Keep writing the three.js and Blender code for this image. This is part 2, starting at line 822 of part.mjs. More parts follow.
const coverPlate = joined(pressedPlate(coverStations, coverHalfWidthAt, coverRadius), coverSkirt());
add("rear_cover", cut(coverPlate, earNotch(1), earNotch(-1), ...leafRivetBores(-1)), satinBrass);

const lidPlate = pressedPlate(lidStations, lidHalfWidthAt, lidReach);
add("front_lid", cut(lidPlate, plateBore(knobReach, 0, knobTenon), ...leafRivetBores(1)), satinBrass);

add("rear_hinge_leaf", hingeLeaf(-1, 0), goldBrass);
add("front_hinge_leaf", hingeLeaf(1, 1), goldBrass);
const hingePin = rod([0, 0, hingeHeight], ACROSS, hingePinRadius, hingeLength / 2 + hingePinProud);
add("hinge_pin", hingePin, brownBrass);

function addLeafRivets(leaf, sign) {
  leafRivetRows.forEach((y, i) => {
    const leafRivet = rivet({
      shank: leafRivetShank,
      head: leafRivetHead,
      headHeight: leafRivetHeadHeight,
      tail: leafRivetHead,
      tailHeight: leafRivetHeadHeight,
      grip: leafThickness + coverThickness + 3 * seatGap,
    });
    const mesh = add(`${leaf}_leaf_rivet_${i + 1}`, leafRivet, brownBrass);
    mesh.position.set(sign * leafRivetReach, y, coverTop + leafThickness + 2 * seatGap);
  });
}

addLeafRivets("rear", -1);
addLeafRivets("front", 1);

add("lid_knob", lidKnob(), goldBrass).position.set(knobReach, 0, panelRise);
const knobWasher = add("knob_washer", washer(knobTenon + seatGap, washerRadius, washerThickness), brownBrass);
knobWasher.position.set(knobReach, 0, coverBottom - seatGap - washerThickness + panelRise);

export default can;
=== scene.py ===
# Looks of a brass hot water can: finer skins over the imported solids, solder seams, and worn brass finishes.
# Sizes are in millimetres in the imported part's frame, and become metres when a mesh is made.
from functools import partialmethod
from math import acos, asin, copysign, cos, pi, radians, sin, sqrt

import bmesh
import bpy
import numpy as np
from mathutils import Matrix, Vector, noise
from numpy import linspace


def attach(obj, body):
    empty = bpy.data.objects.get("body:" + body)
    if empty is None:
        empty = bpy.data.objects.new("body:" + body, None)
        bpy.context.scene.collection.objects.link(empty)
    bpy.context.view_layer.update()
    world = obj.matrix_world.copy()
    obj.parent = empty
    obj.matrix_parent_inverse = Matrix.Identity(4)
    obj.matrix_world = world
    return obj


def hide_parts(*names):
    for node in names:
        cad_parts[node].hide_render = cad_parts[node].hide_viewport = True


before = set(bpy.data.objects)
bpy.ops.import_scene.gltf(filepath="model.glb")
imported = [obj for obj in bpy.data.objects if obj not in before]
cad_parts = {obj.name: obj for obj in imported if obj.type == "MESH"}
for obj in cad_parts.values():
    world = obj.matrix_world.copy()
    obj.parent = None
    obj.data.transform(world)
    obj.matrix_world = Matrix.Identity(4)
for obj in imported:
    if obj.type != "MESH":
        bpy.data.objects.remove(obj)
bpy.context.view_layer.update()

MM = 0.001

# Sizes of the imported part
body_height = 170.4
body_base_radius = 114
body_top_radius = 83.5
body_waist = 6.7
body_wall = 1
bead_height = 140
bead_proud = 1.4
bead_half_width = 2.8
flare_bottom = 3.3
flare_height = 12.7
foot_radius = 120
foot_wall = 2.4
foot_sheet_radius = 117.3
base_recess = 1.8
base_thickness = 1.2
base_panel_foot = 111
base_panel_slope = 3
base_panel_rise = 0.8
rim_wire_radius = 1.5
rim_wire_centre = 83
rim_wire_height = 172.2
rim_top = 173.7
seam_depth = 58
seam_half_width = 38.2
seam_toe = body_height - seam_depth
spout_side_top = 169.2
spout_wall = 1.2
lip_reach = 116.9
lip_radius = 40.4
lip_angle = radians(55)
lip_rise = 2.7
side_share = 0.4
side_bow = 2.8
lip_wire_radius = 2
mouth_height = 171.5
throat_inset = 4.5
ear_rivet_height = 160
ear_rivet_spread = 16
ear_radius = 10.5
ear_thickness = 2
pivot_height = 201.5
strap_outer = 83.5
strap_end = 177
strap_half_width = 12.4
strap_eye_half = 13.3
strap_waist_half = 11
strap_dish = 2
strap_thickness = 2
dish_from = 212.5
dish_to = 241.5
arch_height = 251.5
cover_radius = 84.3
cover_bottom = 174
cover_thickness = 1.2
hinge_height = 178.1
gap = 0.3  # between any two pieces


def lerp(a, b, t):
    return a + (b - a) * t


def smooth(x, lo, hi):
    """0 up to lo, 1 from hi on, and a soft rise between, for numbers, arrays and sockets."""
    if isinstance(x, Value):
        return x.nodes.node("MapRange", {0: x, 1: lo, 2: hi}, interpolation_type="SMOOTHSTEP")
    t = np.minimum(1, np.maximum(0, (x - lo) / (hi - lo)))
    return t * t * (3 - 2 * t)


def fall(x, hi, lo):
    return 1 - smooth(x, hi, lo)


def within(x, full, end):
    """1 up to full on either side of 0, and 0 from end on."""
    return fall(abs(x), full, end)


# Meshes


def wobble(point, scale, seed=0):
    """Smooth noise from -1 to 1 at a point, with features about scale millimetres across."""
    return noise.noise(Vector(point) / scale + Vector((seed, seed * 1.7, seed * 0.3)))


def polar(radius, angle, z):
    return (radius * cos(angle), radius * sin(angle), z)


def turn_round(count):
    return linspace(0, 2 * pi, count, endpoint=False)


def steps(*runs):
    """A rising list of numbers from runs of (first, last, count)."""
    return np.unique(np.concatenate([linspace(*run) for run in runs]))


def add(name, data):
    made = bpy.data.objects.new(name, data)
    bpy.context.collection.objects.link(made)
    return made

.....

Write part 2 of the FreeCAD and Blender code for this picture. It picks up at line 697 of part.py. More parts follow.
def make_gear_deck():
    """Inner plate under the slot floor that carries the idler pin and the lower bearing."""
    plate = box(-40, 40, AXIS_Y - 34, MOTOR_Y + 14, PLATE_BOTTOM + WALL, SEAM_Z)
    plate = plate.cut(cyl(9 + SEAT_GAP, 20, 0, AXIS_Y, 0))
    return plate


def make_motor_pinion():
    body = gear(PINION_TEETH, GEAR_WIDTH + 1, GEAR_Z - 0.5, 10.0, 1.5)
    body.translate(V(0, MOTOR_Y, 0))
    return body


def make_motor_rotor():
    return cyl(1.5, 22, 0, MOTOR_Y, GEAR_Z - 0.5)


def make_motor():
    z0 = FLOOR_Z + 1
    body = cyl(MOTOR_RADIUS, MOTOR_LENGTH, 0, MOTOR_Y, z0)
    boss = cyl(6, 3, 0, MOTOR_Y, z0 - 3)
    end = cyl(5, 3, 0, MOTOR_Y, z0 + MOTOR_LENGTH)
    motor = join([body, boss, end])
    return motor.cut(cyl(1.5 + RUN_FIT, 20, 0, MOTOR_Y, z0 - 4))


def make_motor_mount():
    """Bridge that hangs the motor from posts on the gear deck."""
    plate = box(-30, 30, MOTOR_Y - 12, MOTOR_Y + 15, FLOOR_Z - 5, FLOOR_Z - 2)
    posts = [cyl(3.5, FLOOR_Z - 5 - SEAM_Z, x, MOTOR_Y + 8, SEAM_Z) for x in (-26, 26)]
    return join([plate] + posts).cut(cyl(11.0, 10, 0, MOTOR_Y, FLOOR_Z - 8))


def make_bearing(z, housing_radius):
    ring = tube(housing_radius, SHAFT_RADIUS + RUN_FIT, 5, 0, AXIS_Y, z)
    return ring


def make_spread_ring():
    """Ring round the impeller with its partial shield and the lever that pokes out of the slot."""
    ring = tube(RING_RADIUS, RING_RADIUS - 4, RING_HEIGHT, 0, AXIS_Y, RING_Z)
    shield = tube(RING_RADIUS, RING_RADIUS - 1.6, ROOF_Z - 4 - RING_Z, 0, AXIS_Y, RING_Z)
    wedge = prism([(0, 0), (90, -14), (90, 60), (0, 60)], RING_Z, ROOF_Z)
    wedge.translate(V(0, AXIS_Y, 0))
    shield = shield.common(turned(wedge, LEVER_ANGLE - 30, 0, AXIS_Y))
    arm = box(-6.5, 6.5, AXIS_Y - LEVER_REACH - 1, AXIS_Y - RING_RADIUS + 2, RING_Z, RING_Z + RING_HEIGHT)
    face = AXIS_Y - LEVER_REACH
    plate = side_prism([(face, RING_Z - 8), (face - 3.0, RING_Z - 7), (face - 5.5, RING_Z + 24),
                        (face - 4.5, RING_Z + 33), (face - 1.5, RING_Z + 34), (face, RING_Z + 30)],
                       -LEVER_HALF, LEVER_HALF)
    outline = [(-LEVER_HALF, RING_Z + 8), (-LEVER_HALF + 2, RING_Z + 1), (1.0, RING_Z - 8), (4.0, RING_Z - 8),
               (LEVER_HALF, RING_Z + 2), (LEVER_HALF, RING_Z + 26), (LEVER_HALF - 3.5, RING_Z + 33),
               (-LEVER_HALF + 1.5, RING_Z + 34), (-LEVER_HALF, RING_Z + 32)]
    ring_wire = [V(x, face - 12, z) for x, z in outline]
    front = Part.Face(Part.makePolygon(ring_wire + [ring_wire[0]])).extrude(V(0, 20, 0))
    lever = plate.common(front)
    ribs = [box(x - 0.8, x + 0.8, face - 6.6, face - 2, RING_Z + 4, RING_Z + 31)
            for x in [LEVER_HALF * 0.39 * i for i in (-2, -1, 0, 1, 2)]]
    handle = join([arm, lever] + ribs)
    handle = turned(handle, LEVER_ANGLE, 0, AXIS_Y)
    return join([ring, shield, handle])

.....

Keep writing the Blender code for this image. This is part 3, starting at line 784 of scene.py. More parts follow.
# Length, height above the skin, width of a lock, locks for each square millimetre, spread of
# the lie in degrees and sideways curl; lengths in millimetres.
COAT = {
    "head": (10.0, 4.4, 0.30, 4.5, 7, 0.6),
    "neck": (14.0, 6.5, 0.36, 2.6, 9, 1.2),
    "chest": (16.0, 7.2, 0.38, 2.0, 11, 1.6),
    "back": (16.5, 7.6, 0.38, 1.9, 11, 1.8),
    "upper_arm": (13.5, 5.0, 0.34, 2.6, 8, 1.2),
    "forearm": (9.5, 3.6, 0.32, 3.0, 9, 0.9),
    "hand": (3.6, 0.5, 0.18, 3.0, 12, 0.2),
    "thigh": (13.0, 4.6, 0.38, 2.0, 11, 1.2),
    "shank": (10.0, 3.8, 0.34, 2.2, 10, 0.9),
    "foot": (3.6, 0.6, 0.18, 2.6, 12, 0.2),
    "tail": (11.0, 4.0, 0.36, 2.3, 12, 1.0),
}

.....

▶ **YOUR GOAL**
Nothing but a number is needed here: how many lines hold the string "collection"?

▶ **REPLY TO THE EXERCISE**
2